Section 14 of the Act states that every employee shall:

  • Take reasonable care for the health and safety of himself and of other people who may be affected by his acts or omissions.
  • Carry out any lawful order given to him, and obey the health and safety rules and procedures laid down by his employer.
  • If any situation which is unsafe or unhealthy comes to his attention, he must as soon as practicable report it to his employer or to the health and safety representative.
  • Employees can be disciplined for failing to adhere to health and safety requirements.


Most CEO’s and managers have at some time opened their Occupational Health and Safety Act and read section 16 and then perhaps not given it another thought.  In order to prevent unfortunate incidents which may lead to criminal or civil liability, let’s determine what the Act requires:

  • Every Chief Executive Officer shall, as far as is reasonably practicable, ensure that the duties of his employer as contemplated in this Act are properly discharged.
  • Without derogating from his responsibility or liability, a Chief Executive Officer may assign any duty contemplated in the said subsection, to any person under his control, which person shall act subject to the control and directions of the Chief Executive Officer.

The responsibility and liability remains with the CEO who must ensure that the duties imposed by this Act on the employer, are properly discharged.  The legislature clearly wanted to ensure that these health and safety duties are properly delegated by stipulating that some natural person be held accountable.  That person is the CEO.

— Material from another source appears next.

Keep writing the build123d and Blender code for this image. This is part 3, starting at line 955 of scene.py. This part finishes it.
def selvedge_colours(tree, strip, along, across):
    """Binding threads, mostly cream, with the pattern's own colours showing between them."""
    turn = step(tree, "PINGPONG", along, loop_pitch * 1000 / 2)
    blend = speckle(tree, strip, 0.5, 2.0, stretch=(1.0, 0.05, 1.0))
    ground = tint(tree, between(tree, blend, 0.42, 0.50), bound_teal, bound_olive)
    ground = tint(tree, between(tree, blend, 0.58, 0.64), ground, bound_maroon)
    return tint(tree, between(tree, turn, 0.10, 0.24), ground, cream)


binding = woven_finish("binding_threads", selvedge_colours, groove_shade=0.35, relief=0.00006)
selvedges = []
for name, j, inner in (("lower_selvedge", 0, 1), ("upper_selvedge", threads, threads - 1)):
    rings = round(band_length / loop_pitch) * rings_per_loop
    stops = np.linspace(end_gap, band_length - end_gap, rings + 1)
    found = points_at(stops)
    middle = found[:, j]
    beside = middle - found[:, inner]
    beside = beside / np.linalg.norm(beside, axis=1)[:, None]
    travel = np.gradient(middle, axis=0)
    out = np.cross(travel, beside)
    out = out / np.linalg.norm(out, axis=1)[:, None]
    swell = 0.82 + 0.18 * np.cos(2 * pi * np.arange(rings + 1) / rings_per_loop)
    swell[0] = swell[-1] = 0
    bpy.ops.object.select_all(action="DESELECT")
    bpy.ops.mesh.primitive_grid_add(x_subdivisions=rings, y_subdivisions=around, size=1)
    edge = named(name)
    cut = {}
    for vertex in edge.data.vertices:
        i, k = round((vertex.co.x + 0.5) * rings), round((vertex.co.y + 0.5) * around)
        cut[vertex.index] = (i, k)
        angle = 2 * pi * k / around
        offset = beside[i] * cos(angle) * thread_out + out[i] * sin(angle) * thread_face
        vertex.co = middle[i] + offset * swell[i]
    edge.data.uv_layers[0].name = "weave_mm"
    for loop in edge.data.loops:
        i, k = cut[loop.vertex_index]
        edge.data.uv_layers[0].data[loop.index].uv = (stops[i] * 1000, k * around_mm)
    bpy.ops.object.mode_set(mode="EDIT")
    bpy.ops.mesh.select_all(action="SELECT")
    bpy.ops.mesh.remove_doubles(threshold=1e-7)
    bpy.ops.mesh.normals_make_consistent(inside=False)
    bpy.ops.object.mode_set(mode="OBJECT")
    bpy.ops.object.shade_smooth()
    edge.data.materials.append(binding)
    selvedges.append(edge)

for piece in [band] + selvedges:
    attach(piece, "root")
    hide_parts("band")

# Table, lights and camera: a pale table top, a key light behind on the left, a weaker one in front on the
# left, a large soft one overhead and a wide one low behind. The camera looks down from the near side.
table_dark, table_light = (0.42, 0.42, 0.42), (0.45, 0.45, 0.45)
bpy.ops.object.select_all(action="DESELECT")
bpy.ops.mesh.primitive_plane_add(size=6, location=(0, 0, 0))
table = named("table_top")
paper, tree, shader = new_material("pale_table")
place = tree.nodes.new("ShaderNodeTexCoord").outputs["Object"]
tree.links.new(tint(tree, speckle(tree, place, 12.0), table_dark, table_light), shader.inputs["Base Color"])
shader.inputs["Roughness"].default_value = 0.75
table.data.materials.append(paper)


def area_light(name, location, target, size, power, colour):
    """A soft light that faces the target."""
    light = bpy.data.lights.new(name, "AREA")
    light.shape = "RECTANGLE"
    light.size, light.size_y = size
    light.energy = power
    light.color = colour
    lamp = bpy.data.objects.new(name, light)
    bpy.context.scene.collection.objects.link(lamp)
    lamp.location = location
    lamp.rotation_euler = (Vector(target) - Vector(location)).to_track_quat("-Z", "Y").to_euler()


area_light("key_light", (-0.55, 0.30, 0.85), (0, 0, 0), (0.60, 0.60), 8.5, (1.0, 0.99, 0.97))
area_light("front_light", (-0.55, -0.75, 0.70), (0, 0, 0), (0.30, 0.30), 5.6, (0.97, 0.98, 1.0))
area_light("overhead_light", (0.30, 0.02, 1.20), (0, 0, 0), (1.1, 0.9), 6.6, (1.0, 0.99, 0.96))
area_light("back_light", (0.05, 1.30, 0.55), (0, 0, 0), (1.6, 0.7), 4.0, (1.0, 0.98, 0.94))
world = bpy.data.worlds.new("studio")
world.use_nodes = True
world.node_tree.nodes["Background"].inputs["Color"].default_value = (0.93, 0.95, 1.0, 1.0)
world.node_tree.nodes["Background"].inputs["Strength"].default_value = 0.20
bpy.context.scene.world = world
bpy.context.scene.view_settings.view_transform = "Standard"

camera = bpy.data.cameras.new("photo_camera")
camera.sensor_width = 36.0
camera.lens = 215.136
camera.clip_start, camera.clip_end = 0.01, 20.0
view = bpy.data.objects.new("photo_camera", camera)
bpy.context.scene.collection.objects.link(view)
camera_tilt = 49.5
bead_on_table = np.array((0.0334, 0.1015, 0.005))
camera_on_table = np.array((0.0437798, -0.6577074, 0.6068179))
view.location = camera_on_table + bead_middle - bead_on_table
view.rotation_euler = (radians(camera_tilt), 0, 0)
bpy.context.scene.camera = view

The CEO has to go further than merely appointing a Health and Safety Officer.  He/she must ensure that the company’s own directives as well as the directives of OHASA are fully complied with.  These can be achieved by:

  • Having stringent checks and balances in place as a monitoring guide;
  • Receiving comprehensive monthly reports from the health and safety officer;
  • Establishing effective health and safety committees;
  • Placing health and safety on the agenda item at every board meeting.


Section 1 of OHASA defines the CEO as:

  • “In relation to a body corporate or an enterprise conducted by the state, means the person who is responsible for the overall management and control of the business of such body corporate or enterprise.”

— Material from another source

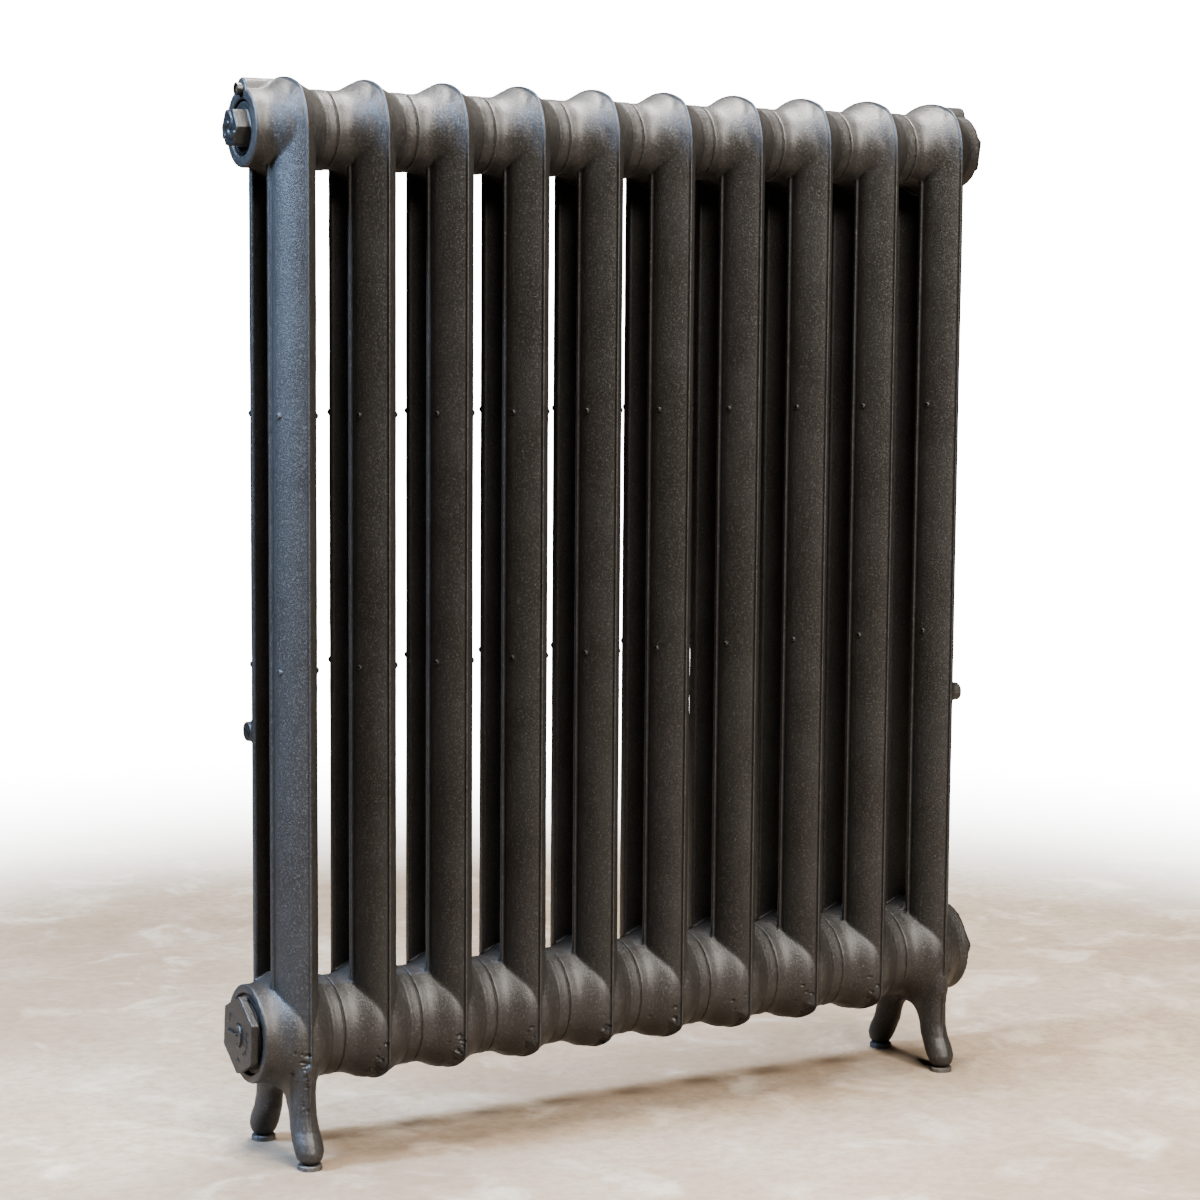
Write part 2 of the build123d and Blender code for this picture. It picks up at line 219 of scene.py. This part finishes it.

In the case of a company with a board of directors, the board has to decide amongst themselves which of the directors will be considered as the person with the most authority or the person with the final say.  The last mentioned person will be “responsible for the overall management and control of the business of such body corporate or enterprise” and deemed to be the CEO.

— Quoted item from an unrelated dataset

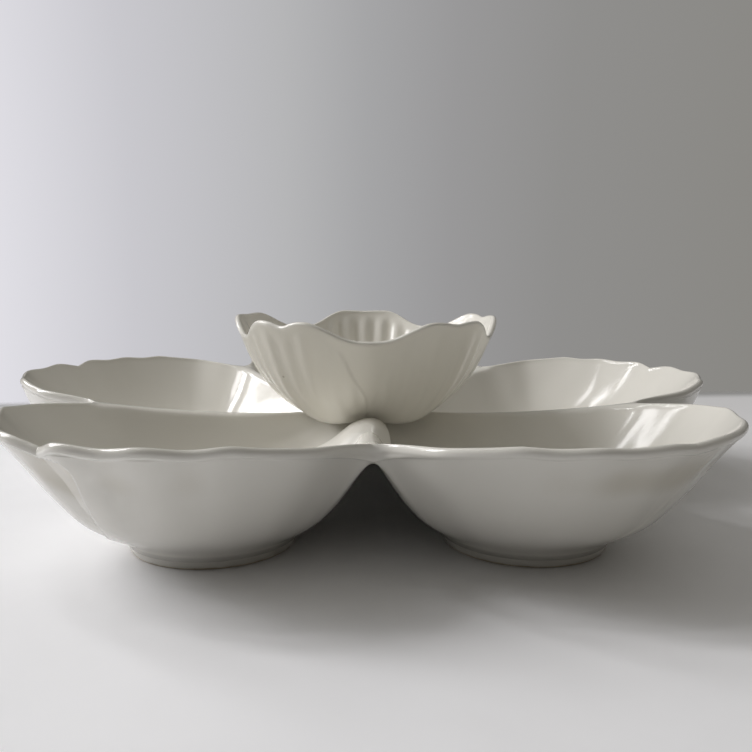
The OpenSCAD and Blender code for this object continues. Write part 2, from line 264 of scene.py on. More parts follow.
def half_edge(side, petal_shape, tip_steps, side_steps, cleft_steps, ridge_steps, seat_steps):
    """Edge of one half of a well, from the petal tip to the seat: x, y, height, 1 where the edge is
    a ridge and not a lip, and 1 where it turns in to the cleft."""
    pleat, notch, waves = petal_shape
    turn = np.append(np.linspace(0, TIP_FINE, tip_steps + 1)[:-1],
        np.linspace(TIP_FINE, RIM_TURN, side_steps + 1))
    p = np.abs(scallop_angle(side * turn, pleat))
    crimp = CRIMP * notch * np.exp(-p / CRIMP_TURN)
    rim = np.column_stack([polar(rim_d(p, notch, waves) - crimp, turn) + [WELL_REACH, 0],
        rim_h(p, turn, notch, waves) - crimp, 0 * turn, 0 * turn])
    s = np.linspace(0, 1, cleft_steps + 1)[1:]
    b = cleft_curve(s)
    turn = np.degrees(np.arctan2(b[:, 1], b[:, 0] - WELL_REACH))
    cleft = np.column_stack([b, rim_h(turn, turn), s * s, 0 * s + 1])
    t = np.linspace(CLEFT_REACH, SEAT_R, ridge_steps + 1)[1:]
    ridge = np.column_stack([polar(t, np.full(len(t), HALF)), crest_h(t), 0 * t + 1, 0 * t])
    corner = polar(SEAT_R, HALF)
    s = np.linspace(0, 1, seat_steps + 1)[1:]
    seat = np.column_stack([0 * s + corner[0], corner[1] * (1 - s), 0 * s + SEAT_Z, 0 * s + 1, 0 * s])
    return np.vstack([rim, cleft, ridge, seat]) * [1, side, 1, 1, 1]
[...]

In the case of a company without a board of directors or a close corporation, the owner of such company or corporation will be deemed to be the CEO.  In the case of the State, the head of a department (Director General) is regarded as the CEO.  There can only be one CEO.  The Act appoints this person as the “accountable person” for health and safety.

The legislature did not intend OHASA to be a tyrannical law, imposing unnecessary burdens on employer.  It saw it as a mechanism to ensure that all parties involved, from the CEO to the employee on the factory floor, understand and implement its directives in order to foster a safe working environment where everybody can prosper.   A safe workplace provides the consistency and reliability needed to build and grow a business.

Safe environments improve employee morale, which leads to increased productivity and better service.  Businesses operate more efficiently when they implement effective safety and health management systems.

Employee involvement is just as important as management involvement.  Health and safety involves all levels of the workforce, from the top to the bottom.  Employee involvement should be encouraged by management.  It is important to establish participation, communication and trust between the various role players in order to create a positive safety culture.

So in answering our question, it is clear that there is no one single party responsible for ensuring compliance with an employer’s health and safety duties.

*[C Thompson and P Benjamin South African Labour Law Vol 2, page G1-18 Juta and Co. Wetton.]